>> Begin STORED ROWS

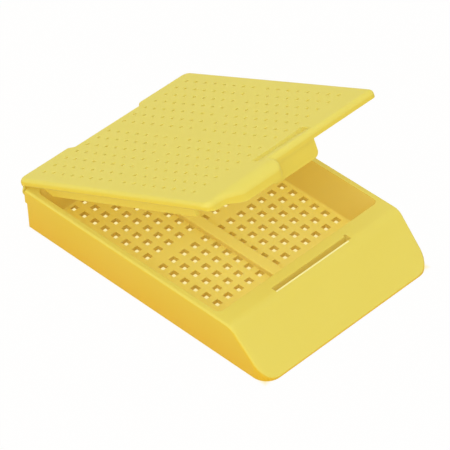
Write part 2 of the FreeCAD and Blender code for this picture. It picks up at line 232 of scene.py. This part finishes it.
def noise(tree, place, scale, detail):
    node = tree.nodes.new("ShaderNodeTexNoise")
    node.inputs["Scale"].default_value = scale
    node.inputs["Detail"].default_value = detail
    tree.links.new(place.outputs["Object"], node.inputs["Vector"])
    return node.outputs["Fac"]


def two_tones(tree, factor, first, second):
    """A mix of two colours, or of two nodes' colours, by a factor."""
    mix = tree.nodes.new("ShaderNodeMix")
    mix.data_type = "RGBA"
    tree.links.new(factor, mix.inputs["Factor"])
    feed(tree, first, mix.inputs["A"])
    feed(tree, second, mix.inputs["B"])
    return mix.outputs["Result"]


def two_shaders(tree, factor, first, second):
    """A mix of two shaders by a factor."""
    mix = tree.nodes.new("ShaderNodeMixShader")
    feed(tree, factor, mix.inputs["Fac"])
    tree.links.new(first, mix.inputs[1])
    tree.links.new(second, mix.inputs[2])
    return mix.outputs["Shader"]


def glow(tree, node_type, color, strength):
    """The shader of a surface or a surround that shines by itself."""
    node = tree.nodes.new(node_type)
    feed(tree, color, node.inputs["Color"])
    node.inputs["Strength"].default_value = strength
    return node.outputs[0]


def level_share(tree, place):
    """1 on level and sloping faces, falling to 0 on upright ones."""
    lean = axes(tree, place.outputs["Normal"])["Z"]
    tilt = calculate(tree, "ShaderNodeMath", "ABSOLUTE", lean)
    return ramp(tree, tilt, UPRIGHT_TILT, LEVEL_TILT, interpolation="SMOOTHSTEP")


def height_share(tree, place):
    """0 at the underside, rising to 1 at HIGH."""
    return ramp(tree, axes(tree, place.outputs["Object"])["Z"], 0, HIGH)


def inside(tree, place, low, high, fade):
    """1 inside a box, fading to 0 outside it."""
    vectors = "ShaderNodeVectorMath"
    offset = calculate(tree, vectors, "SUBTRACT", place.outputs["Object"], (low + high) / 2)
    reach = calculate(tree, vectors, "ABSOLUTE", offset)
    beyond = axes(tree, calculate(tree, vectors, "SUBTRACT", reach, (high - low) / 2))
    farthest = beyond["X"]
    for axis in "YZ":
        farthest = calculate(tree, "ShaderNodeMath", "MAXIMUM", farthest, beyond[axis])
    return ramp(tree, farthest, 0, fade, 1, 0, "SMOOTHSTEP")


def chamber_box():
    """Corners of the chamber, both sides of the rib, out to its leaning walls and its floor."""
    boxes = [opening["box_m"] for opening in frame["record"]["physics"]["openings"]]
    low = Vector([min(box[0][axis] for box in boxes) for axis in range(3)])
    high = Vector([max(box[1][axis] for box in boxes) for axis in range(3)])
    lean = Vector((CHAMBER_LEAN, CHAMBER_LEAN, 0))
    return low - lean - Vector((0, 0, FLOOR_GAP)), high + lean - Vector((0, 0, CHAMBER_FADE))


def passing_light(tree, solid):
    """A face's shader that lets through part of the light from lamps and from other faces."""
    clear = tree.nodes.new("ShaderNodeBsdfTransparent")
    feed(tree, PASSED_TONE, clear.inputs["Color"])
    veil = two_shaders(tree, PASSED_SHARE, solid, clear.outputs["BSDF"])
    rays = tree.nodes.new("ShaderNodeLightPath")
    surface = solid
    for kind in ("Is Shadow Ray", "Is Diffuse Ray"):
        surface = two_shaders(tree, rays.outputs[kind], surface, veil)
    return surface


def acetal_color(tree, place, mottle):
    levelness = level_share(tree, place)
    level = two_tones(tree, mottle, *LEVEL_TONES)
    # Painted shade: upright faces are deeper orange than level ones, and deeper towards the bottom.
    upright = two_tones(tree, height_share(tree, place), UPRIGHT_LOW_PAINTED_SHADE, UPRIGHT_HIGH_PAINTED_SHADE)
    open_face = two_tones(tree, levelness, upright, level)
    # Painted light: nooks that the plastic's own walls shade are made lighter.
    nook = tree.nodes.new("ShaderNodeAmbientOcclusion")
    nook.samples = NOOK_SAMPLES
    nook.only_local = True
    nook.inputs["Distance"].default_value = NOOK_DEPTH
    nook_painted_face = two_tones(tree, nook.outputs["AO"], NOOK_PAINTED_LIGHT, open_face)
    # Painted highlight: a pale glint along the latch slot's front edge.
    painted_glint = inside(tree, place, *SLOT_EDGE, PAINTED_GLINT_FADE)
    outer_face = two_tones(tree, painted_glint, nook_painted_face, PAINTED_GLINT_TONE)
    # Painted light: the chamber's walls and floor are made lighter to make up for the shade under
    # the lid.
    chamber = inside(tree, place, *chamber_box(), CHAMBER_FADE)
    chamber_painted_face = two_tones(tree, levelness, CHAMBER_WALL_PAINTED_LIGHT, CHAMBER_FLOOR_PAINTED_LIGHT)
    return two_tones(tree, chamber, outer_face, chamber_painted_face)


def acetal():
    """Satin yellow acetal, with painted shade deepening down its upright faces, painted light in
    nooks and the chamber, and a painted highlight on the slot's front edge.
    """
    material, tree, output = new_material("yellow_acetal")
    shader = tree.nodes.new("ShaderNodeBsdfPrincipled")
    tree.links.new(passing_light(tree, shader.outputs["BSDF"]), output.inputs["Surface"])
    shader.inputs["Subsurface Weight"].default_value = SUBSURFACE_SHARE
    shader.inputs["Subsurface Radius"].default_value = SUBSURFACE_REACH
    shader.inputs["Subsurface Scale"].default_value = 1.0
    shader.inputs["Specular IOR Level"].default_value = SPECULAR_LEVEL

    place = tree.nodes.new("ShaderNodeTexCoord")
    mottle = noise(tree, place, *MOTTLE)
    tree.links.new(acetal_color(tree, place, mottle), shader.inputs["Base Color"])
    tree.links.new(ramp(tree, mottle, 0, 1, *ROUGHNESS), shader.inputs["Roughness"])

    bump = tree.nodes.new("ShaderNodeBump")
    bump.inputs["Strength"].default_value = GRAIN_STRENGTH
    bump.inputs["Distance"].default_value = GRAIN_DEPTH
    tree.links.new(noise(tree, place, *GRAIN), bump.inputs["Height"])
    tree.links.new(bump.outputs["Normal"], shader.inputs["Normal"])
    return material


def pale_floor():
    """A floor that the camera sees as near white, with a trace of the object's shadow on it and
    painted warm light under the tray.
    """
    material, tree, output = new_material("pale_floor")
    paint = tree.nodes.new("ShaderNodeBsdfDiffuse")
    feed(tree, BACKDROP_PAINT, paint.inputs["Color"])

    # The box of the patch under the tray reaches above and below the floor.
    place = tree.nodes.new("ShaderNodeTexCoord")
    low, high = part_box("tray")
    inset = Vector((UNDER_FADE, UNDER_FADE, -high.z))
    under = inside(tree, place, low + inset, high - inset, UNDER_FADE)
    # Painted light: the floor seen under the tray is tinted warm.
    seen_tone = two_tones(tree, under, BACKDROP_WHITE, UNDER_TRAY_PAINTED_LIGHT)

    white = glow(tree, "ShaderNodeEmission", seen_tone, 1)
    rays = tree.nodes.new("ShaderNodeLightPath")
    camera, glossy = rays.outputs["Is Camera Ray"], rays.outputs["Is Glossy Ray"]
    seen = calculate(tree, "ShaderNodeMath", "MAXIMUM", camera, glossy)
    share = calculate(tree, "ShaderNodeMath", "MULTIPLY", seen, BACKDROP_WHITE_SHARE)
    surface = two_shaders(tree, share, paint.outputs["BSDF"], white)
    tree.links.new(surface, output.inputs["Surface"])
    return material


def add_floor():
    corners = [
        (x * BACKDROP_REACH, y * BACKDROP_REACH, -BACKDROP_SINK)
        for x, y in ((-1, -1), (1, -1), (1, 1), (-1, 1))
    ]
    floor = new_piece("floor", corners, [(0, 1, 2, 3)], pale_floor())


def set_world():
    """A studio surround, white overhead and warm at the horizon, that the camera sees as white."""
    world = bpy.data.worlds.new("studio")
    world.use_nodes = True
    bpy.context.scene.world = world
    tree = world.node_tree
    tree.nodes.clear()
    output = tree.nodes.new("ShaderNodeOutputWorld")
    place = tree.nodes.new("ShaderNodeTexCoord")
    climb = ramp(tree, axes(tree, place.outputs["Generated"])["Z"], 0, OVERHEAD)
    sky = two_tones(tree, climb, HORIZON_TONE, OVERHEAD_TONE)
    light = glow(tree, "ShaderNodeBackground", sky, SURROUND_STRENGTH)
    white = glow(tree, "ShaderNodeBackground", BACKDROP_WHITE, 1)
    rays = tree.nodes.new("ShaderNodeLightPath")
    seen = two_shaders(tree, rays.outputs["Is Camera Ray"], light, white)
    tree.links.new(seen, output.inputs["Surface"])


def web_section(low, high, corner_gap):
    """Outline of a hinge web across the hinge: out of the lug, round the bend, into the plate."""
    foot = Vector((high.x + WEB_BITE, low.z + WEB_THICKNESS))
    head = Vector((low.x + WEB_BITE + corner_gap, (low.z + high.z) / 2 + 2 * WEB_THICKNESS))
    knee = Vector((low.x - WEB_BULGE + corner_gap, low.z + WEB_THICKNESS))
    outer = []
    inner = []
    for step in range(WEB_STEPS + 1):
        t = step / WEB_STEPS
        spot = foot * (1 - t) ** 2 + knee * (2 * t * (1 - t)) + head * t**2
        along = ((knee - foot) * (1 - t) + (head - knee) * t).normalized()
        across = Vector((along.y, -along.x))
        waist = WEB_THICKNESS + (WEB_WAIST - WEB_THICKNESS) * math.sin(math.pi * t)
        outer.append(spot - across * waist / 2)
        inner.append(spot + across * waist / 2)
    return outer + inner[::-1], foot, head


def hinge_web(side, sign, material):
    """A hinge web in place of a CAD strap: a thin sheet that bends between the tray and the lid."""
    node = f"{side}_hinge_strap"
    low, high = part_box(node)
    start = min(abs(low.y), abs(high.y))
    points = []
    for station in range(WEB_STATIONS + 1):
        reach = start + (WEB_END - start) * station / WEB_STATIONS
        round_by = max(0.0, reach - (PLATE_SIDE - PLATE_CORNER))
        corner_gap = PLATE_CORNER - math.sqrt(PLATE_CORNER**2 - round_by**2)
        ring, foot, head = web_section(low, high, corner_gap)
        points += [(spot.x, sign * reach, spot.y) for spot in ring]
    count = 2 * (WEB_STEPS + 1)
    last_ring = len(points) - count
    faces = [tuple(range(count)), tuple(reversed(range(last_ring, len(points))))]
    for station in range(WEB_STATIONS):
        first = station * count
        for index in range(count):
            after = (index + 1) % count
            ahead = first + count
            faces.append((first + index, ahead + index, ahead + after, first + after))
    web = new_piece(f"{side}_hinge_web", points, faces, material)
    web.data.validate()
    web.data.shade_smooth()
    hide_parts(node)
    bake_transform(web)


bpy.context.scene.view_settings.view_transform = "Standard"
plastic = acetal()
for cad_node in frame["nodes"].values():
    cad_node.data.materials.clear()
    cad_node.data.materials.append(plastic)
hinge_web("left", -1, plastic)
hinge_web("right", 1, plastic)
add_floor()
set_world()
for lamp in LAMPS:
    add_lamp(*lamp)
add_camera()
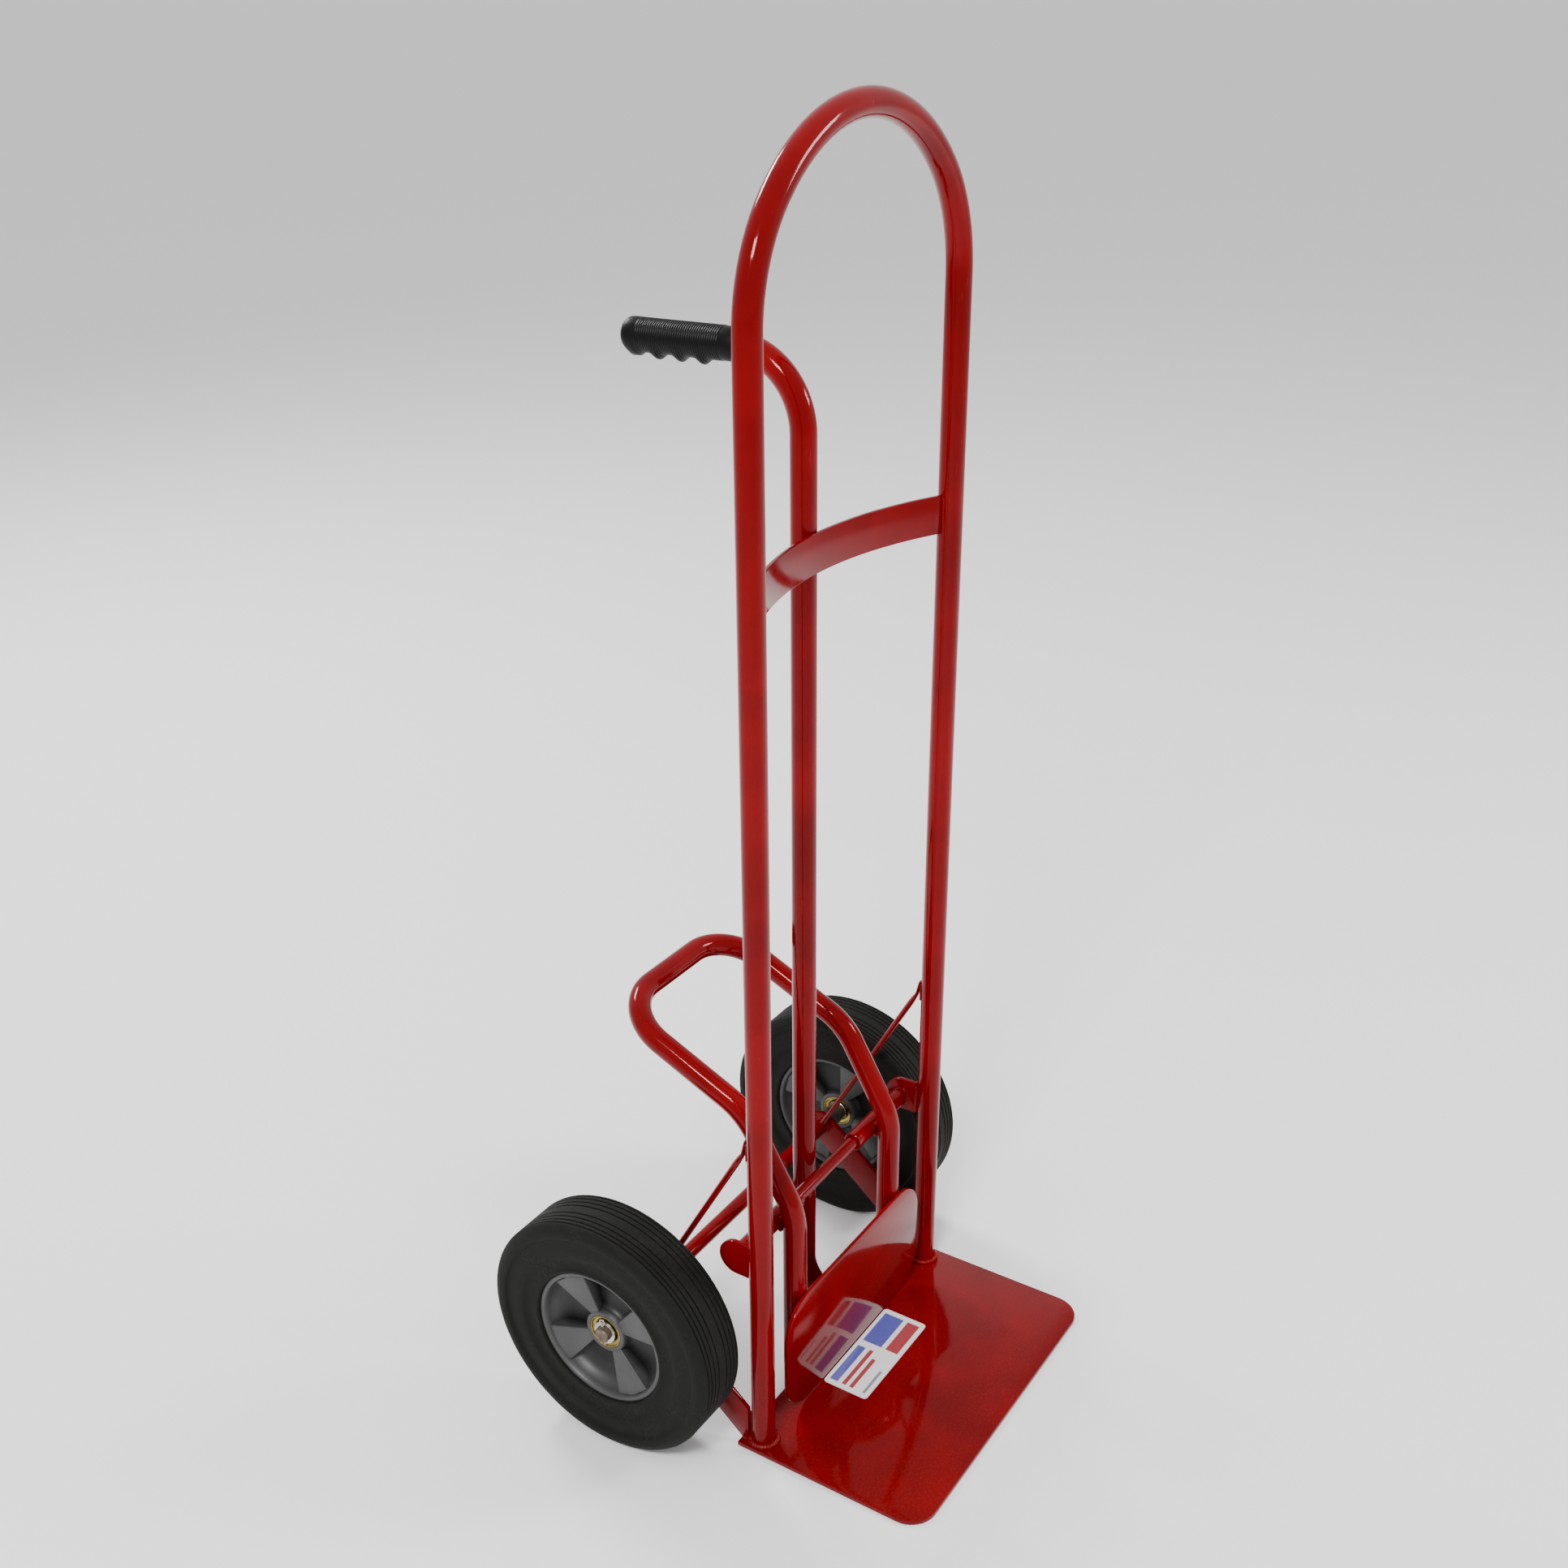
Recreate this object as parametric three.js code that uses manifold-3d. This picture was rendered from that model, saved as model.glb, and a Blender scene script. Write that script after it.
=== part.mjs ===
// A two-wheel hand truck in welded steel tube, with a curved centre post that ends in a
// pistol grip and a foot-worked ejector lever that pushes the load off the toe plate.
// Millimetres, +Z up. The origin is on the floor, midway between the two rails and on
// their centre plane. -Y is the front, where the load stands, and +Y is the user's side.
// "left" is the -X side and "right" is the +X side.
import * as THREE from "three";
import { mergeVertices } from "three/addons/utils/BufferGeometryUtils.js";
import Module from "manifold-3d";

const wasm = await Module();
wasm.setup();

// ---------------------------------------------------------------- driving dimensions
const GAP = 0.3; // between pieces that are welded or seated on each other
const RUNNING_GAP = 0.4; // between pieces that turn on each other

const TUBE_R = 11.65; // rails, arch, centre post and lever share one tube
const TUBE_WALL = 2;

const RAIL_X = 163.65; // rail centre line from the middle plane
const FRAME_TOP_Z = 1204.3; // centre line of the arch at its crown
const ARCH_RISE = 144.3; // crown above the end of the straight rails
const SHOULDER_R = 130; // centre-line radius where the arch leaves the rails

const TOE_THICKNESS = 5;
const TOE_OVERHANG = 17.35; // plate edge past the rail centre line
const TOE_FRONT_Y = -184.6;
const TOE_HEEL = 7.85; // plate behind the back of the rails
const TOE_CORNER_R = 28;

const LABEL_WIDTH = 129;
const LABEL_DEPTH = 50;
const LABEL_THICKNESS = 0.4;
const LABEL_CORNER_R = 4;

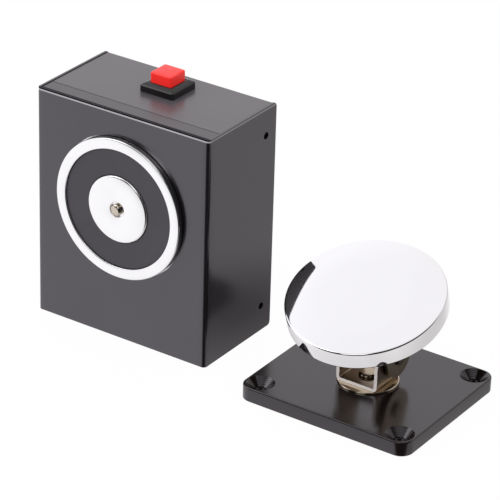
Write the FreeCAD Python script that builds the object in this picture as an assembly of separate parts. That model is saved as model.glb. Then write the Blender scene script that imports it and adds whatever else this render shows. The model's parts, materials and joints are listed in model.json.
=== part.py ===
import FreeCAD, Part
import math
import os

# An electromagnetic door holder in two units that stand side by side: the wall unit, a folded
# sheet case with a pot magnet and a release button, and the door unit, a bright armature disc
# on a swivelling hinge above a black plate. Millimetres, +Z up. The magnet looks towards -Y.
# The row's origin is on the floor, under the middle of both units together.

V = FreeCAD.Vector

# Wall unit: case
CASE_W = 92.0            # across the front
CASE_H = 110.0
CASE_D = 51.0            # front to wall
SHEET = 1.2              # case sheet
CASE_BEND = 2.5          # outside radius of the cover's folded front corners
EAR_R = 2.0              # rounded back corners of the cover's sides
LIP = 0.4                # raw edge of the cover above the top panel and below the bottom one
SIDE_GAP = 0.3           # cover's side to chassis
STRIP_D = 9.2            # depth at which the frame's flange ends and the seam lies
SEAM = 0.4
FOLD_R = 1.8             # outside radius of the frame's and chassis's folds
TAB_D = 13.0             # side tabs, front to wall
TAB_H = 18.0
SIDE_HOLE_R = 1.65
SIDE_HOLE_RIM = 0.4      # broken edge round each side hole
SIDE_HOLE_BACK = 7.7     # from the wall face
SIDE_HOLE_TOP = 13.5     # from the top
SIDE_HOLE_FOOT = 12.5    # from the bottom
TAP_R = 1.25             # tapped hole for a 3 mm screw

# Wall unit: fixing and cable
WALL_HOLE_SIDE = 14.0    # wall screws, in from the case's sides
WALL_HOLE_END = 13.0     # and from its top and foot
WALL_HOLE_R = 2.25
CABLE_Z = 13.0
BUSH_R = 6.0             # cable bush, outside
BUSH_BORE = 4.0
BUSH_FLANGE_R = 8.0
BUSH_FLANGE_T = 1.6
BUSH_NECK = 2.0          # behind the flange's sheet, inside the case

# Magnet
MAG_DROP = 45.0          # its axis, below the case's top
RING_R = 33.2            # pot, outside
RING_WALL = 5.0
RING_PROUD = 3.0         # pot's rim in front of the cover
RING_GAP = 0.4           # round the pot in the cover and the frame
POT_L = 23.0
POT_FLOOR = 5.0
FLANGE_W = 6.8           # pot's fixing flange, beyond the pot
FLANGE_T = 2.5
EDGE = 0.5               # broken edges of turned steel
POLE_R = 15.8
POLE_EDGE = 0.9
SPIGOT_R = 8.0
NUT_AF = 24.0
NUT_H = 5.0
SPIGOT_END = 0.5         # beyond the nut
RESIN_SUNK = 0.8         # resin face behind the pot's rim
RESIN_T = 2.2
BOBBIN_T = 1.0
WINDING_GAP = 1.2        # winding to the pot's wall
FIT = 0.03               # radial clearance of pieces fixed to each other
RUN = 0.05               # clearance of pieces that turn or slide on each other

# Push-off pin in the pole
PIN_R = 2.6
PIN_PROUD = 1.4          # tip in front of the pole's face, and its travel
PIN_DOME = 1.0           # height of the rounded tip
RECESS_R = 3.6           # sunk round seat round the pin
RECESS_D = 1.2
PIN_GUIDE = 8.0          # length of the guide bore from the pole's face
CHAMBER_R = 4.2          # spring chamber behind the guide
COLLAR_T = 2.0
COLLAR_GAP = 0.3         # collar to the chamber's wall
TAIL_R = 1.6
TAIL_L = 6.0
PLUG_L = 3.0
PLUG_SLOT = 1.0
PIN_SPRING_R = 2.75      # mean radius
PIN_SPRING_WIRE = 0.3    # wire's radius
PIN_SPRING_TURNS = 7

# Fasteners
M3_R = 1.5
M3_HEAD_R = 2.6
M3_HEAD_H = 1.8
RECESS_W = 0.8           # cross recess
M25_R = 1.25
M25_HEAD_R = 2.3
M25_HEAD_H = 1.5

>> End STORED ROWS

» **TASK INSTRUCTIONS**
Return the exact lines from the line with "Recreate this object" to the line with "const TUBE_WALL = 2;", inclusive of both, with nothing added.

» **RESPONSE**
Recreate this object as parametric three.js code that uses manifold-3d. This picture was rendered from that model, saved as model.glb, and a Blender scene script. Write that script after it.
=== part.mjs ===
// A two-wheel hand truck in welded steel tube, with a curved centre post that ends in a
// pistol grip and a foot-worked ejector lever that pushes the load off the toe plate.
// Millimetres, +Z up. The origin is on the floor, midway between the two rails and on
// their centre plane. -Y is the front, where the load stands, and +Y is the user's side.
// "left" is the -X side and "right" is the +X side.
import * as THREE from "three";
import { mergeVertices } from "three/addons/utils/BufferGeometryUtils.js";
import Module from "manifold-3d";

const wasm = await Module();
wasm.setup();

// ---------------------------------------------------------------- driving dimensions
const GAP = 0.3; // between pieces that are welded or seated on each other
const RUNNING_GAP = 0.4; // between pieces that turn on each other

const TUBE_R = 11.65; // rails, arch, centre post and lever share one tube
const TUBE_WALL = 2;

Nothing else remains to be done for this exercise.